Problem to solve
Extract the listing in its entirety, keeping each line identical to the original.

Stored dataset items
◇ ◇ ◇ ◇ ◇

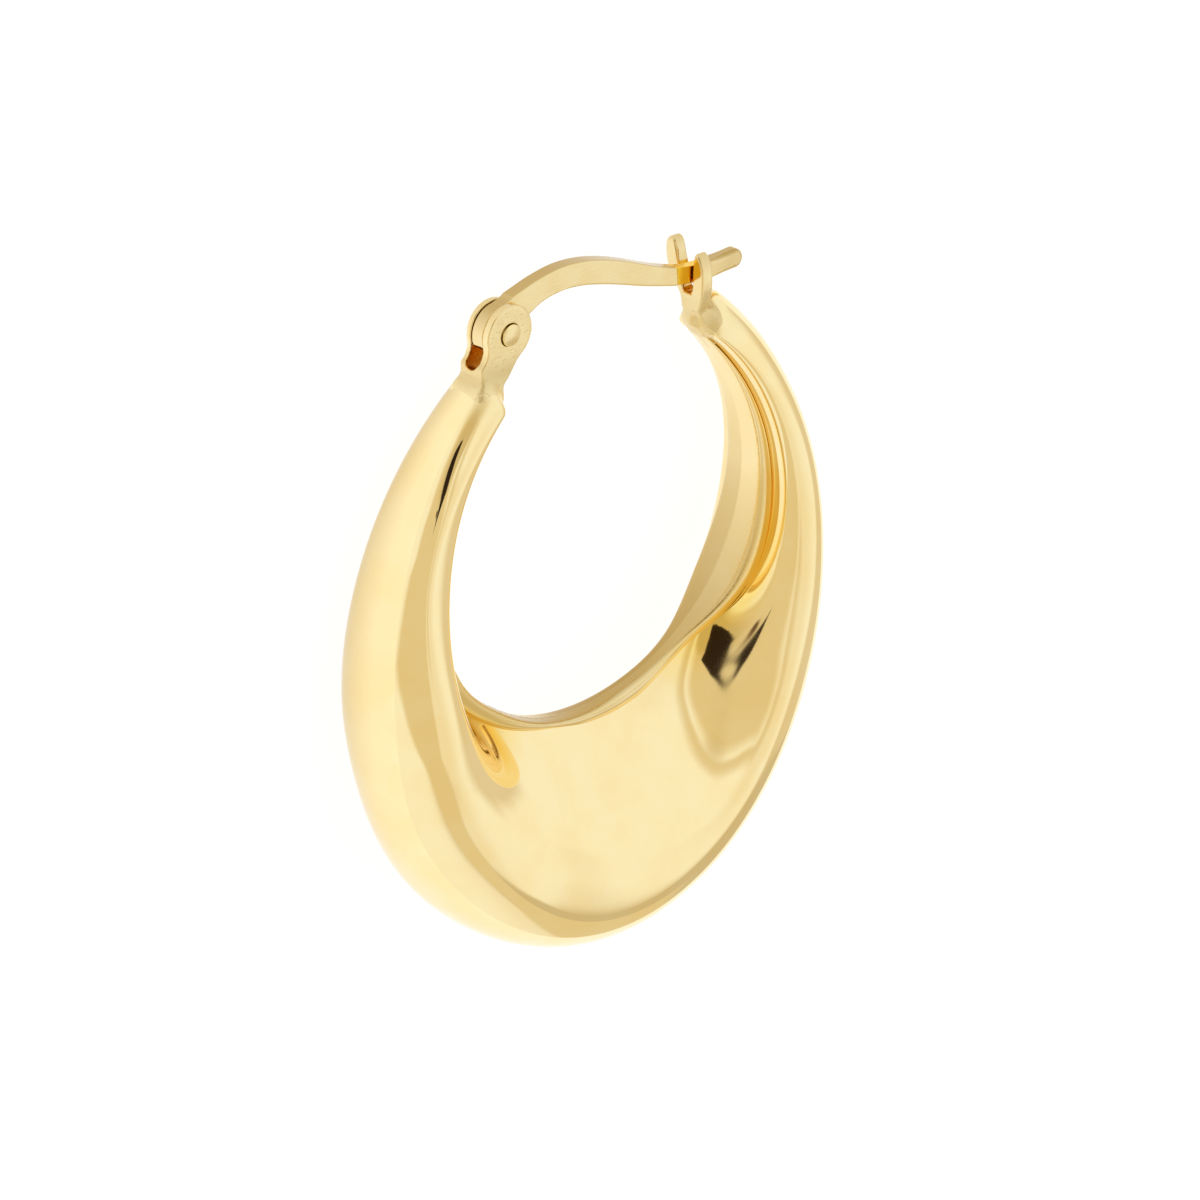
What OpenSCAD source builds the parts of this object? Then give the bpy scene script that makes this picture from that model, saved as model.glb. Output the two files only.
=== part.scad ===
// Puffed hoop earring: a hollow crescent of polished gold with a scooped
// face on each side, a two-eared hinge on one leg, a fork catch on the
// other, and a flat ear wire that swings on a riveted pin.
//
// The earring is drawn upright first: X runs across the hoop from the
// hinge leg to the catch leg, Y is its depth with the front face at -Y,
// and Z is up. The last step lays it on its back face, as it rests.

/* [Hoop outline] */
// Half width of the hoop across its legs
outer_rx = 12.5; // [11:0.1:14]
// Distance from the hoop's centre to its lowest point
outer_rz = 14.85; // [13:0.05:16]
// Angle from the lowest point to the end of each leg
leg_end = 152.5; // [150:0.5:155]
// Wall of the hollow hoop
wall = 0.22; // [0.2:0.01:0.3]
// Depth of the groove beside the inner lip
groove_dip = 0.12; // [0.05:0.01:0.15]

/* [Hinge] */
// Pin centre, distance left of the hoop's centre
pin_x = 5.44; // [5.4:0.02:5.5]
// Pin centre, height above the hoop's centre
pin_z = 14.11; // [14.05:0.01:14.2]
// Diameter of the pin
pin_d = 0.84; // [0.76:0.02:0.88]
// Diameter of the pin's flattened heads
pin_head_d = 0.94; // [0.92:0.02:1.1]
// Height of each pin head above the ear
pin_head_h = 0.14; // [0.05:0.01:0.2]
// Thickness of each ear
ear_t = 0.36; // [0.32:0.02:0.45]
// Radius of the rounded ears
ear_r = 1.25; // [1.2:0.01:1.3]
// Width of the slot between the ears
ear_gap = 0.7; // [0.68:0.01:0.76]
// Depth of the slot below the pin centre
ear_slot = 1.85; // [1.7:0.05:1.95]
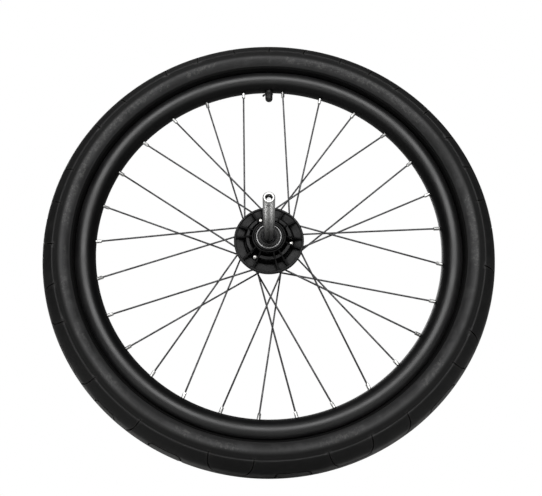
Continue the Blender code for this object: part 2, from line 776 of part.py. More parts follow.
def build_release_rod():
    """The rod's head holds the balls out.  Behind it the rod tapers at the slope
    that lets the balls sink by their travel while the button makes its own."""
    slope = LOCK_BALL_TRAVEL / PUSH_TRAVEL
    taper_start = LOCK_BALL_OUT + 0.6
    taper_length = (ROD_HEAD_R - ROD_R) / slope
    profile = [
        (0, ROD_TIP),
        (ROD_HEAD_R - 0.4, ROD_TIP),
        (ROD_HEAD_R, ROD_TIP - 0.4),
        (ROD_HEAD_R, taper_start),
        (ROD_R, taper_start - taper_length),
        (ROD_R, ROD_BACK),
        (0, ROD_BACK),
    ]
    HUB.part("release_rod", turned(profile, 12), "axle_steel", PUSH)


def build_release_spring():
    steps = SPRING_TURNS * POINTS_PER_TURN
    coil = [
        polar(SPRING_R, 360.0 * i / POINTS_PER_TURN,
              SPRING_FRONT + (SPRING_BACK - SPRING_FRONT) * (i / steps))
        for i in range(steps + 1)
    ]
    shape = sweep(coil, [SPRING_WIRE_R] * len(coil), 5)
    HUB.part("release_spring", shape, "spring_steel", AXLE)


def build_lock_ball(label, side):
    """A ball whose origin is its own centre."""
    shape = ball((0, 0, 0), LOCK_BALL_R, segments=10)
    made = RIM.part(f"lock_ball_{label}", shape, "race_steel", AXLE)
    centre = Vector((0, -(HUB_MID + LOCK_BALL_OUT), side * LOCK_BALL_CENTRE_R))
    made.location = centre * MILLIMETRE


# ---- build ---------------------------------------------------------------------
for leftover in list(bpy.data.objects):
    bpy.data.objects.remove(leftover, do_unlink=True)

WHEEL = linked("wheel_group", None)
AXLE = linked("axle_group", None)
PUSH = linked("release_group", None)
RIM = Section(middle=0.0)
HUB = Section(middle=HUB_MID)

for spoke_index in range(SPOKES):
    build_spoke(spoke_index)
build_rim()
build_tape()
build_tube()
build_tyre()
build_valve()

build_hub_core()
build_front_cover()
build_rear_cover()
for screw_label, screw_deg in zip("abc", SCREW_DEG):
    build_cover_screw(screw_label, screw_deg)
build_bearing("front", 1.0)
build_bearing("rear", -1.0)
build_bearing_spacer()

build_axle_tube()
build_axle_clip()
build_release_button()
build_release_rod()
build_release_spring()
build_lock_ball("lower", -1.0)
build_lock_ball("upper", 1.0)
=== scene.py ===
"""A spoked wheel: pneumatic tyre, painted rim, ribbed plastic hub and a stub axle
that a push button releases.

The wheel turns about the Y axis, with the rim's mid-plane at y = 0, X to the right
and Z up.  The front is the stub axle's side, towards -Y; the valve is at the top.
"""

import bisect
import json
import math
from collections import namedtuple

import bmesh
import bpy
from mathutils import Matrix, Vector, kdtree
from mathutils.geometry import delaunay_2d_cdt

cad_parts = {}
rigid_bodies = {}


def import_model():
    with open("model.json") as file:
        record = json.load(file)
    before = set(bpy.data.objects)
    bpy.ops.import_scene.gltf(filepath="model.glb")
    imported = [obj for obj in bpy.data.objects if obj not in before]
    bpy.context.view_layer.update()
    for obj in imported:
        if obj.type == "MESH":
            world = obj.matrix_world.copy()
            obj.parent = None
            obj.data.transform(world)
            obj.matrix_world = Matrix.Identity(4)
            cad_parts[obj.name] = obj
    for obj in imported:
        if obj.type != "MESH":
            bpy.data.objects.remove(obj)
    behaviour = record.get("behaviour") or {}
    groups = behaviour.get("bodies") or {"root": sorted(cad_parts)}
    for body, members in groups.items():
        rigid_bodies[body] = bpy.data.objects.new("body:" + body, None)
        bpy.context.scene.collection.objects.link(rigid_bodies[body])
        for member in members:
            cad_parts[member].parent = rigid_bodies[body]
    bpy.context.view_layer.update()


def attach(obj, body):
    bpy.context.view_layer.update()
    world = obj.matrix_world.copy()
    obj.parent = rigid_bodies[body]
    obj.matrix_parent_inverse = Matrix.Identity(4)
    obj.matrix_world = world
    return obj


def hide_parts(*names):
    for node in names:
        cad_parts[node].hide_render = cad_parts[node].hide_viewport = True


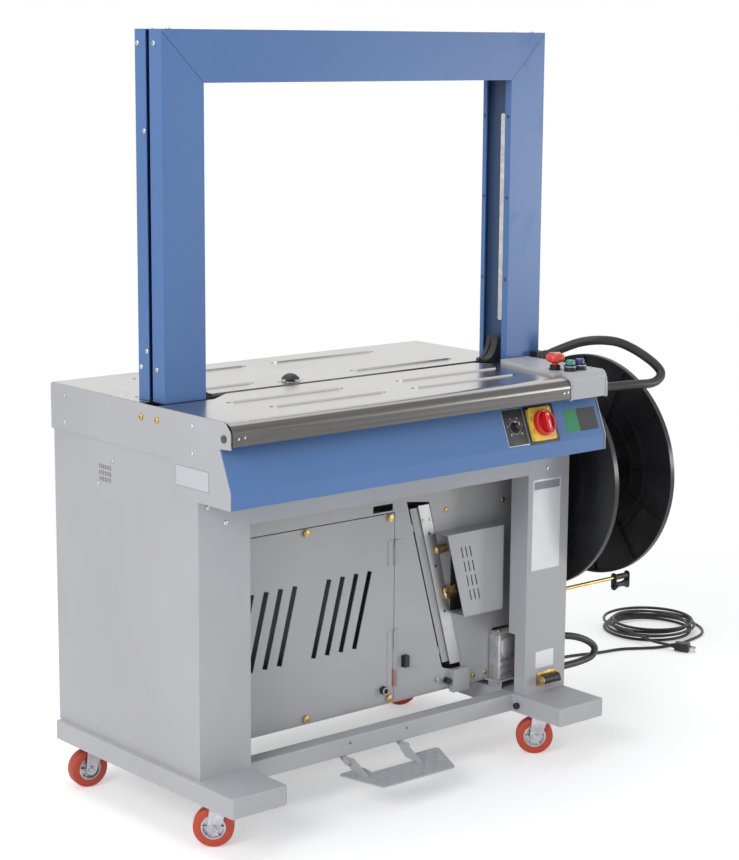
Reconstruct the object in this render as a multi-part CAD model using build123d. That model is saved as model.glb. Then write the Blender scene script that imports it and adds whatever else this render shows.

◇ ◇ ◇ ◇ ◇

Task output
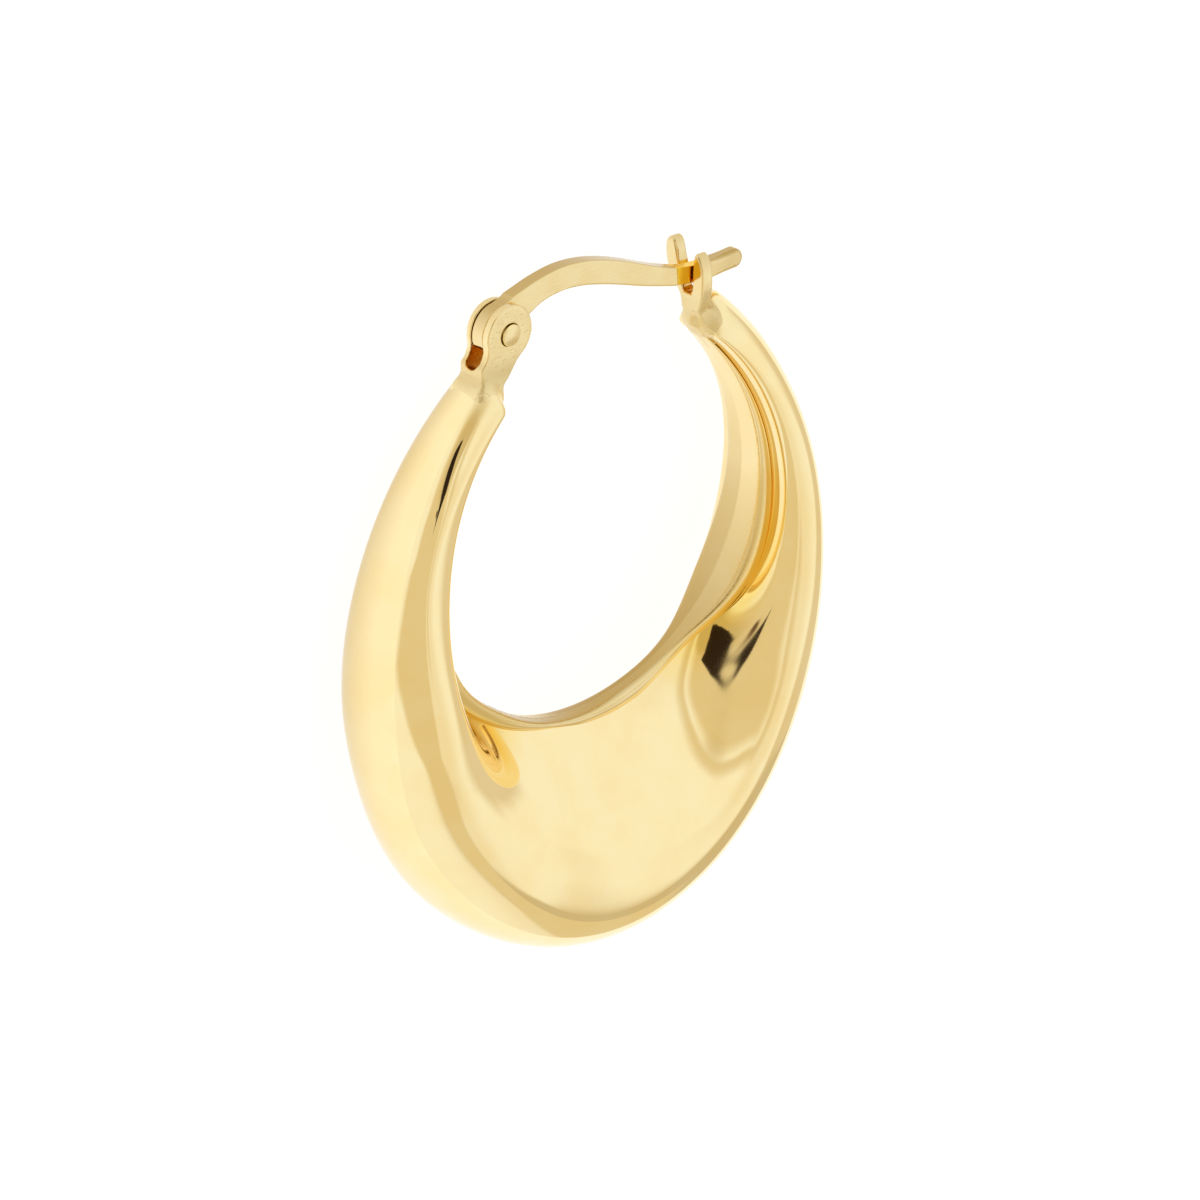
What OpenSCAD source builds the parts of this object? Then give the bpy scene script that makes this picture from that model, saved as model.glb. Output the two files only.
=== part.scad ===
// Puffed hoop earring: a hollow crescent of polished gold with a scooped
// face on each side, a two-eared hinge on one leg, a fork catch on the
// other, and a flat ear wire that swings on a riveted pin.
//
// The earring is drawn upright first: X runs across the hoop from the
// hinge leg to the catch leg, Y is its depth with the front face at -Y,
// and Z is up. The last step lays it on its back face, as it rests.

/* [Hoop outline] */
// Half width of the hoop across its legs
outer_rx = 12.5; // [11:0.1:14]
// Distance from the hoop's centre to its lowest point
outer_rz = 14.85; // [13:0.05:16]
// Angle from the lowest point to the end of each leg
leg_end = 152.5; // [150:0.5:155]
// Wall of the hollow hoop
wall = 0.22; // [0.2:0.01:0.3]
// Depth of the groove beside the inner lip
groove_dip = 0.12; // [0.05:0.01:0.15]

/* [Hinge] */
// Pin centre, distance left of the hoop's centre
pin_x = 5.44; // [5.4:0.02:5.5]
// Pin centre, height above the hoop's centre
pin_z = 14.11; // [14.05:0.01:14.2]
// Diameter of the pin
pin_d = 0.84; // [0.76:0.02:0.88]
// Diameter of the pin's flattened heads
pin_head_d = 0.94; // [0.92:0.02:1.1]
// Height of each pin head above the ear
pin_head_h = 0.14; // [0.05:0.01:0.2]
// Thickness of each ear
ear_t = 0.36; // [0.32:0.02:0.45]
// Radius of the rounded ears
ear_r = 1.25; // [1.2:0.01:1.3]
// Width of the slot between the ears
ear_gap = 0.7; // [0.68:0.01:0.76]
// Depth of the slot below the pin centre
ear_slot = 1.85; // [1.7:0.05:1.95]
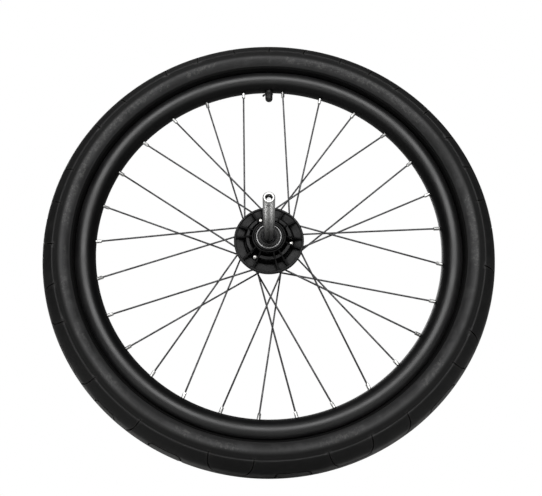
Continue the Blender code for this object: part 2, from line 776 of part.py. More parts follow.
def build_release_rod():
    """The rod's head holds the balls out.  Behind it the rod tapers at the slope
    that lets the balls sink by their travel while the button makes its own."""
    slope = LOCK_BALL_TRAVEL / PUSH_TRAVEL
    taper_start = LOCK_BALL_OUT + 0.6
    taper_length = (ROD_HEAD_R - ROD_R) / slope
    profile = [
        (0, ROD_TIP),
        (ROD_HEAD_R - 0.4, ROD_TIP),
        (ROD_HEAD_R, ROD_TIP - 0.4),
        (ROD_HEAD_R, taper_start),
        (ROD_R, taper_start - taper_length),
        (ROD_R, ROD_BACK),
        (0, ROD_BACK),
    ]
    HUB.part("release_rod", turned(profile, 12), "axle_steel", PUSH)


def build_release_spring():
    steps = SPRING_TURNS * POINTS_PER_TURN
    coil = [
        polar(SPRING_R, 360.0 * i / POINTS_PER_TURN,
              SPRING_FRONT + (SPRING_BACK - SPRING_FRONT) * (i / steps))
        for i in range(steps + 1)
    ]
    shape = sweep(coil, [SPRING_WIRE_R] * len(coil), 5)
    HUB.part("release_spring", shape, "spring_steel", AXLE)


def build_lock_ball(label, side):
    """A ball whose origin is its own centre."""
    shape = ball((0, 0, 0), LOCK_BALL_R, segments=10)
    made = RIM.part(f"lock_ball_{label}", shape, "race_steel", AXLE)
    centre = Vector((0, -(HUB_MID + LOCK_BALL_OUT), side * LOCK_BALL_CENTRE_R))
    made.location = centre * MILLIMETRE


# ---- build ---------------------------------------------------------------------
for leftover in list(bpy.data.objects):
    bpy.data.objects.remove(leftover, do_unlink=True)

WHEEL = linked("wheel_group", None)
AXLE = linked("axle_group", None)
PUSH = linked("release_group", None)
RIM = Section(middle=0.0)
HUB = Section(middle=HUB_MID)

for spoke_index in range(SPOKES):
    build_spoke(spoke_index)
build_rim()
build_tape()
build_tube()
build_tyre()
build_valve()

build_hub_core()
build_front_cover()
build_rear_cover()
for screw_label, screw_deg in zip("abc", SCREW_DEG):
    build_cover_screw(screw_label, screw_deg)
build_bearing("front", 1.0)
build_bearing("rear", -1.0)
build_bearing_spacer()

build_axle_tube()
build_axle_clip()
build_release_button()
build_release_rod()
build_release_spring()
build_lock_ball("lower", -1.0)
build_lock_ball("upper", 1.0)
=== scene.py ===
"""A spoked wheel: pneumatic tyre, painted rim, ribbed plastic hub and a stub axle
that a push button releases.

The wheel turns about the Y axis, with the rim's mid-plane at y = 0, X to the right
and Z up.  The front is the stub axle's side, towards -Y; the valve is at the top.
"""

import bisect
import json
import math
from collections import namedtuple

import bmesh
import bpy
from mathutils import Matrix, Vector, kdtree
from mathutils.geometry import delaunay_2d_cdt

cad_parts = {}
rigid_bodies = {}


def import_model():
    with open("model.json") as file:
        record = json.load(file)
    before = set(bpy.data.objects)
    bpy.ops.import_scene.gltf(filepath="model.glb")
    imported = [obj for obj in bpy.data.objects if obj not in before]
    bpy.context.view_layer.update()
    for obj in imported:
        if obj.type == "MESH":
            world = obj.matrix_world.copy()
            obj.parent = None
            obj.data.transform(world)
            obj.matrix_world = Matrix.Identity(4)
            cad_parts[obj.name] = obj
    for obj in imported:
        if obj.type != "MESH":
            bpy.data.objects.remove(obj)
    behaviour = record.get("behaviour") or {}
    groups = behaviour.get("bodies") or {"root": sorted(cad_parts)}
    for body, members in groups.items():
        rigid_bodies[body] = bpy.data.objects.new("body:" + body, None)
        bpy.context.scene.collection.objects.link(rigid_bodies[body])
        for member in members:
            cad_parts[member].parent = rigid_bodies[body]
    bpy.context.view_layer.update()


def attach(obj, body):
    bpy.context.view_layer.update()
    world = obj.matrix_world.copy()
    obj.parent = rigid_bodies[body]
    obj.matrix_parent_inverse = Matrix.Identity(4)
    obj.matrix_world = world
    return obj


def hide_parts(*names):
    for node in names:
        cad_parts[node].hide_render = cad_parts[node].hide_viewport = True


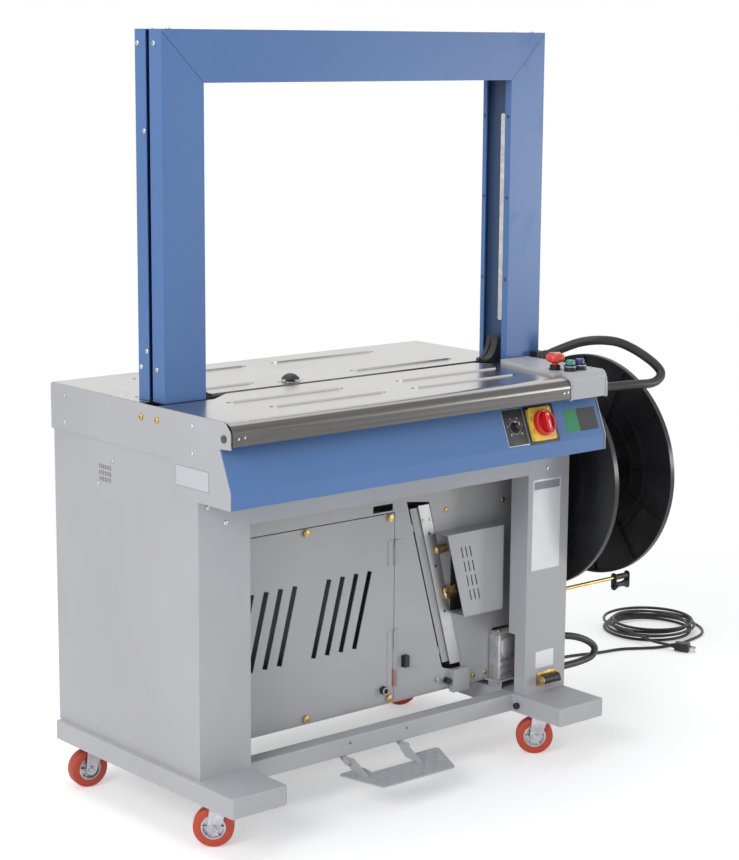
Reconstruct the object in this render as a multi-part CAD model using build123d. That model is saved as model.glb. Then write the Blender scene script that imports it and adds whatever else this render shows.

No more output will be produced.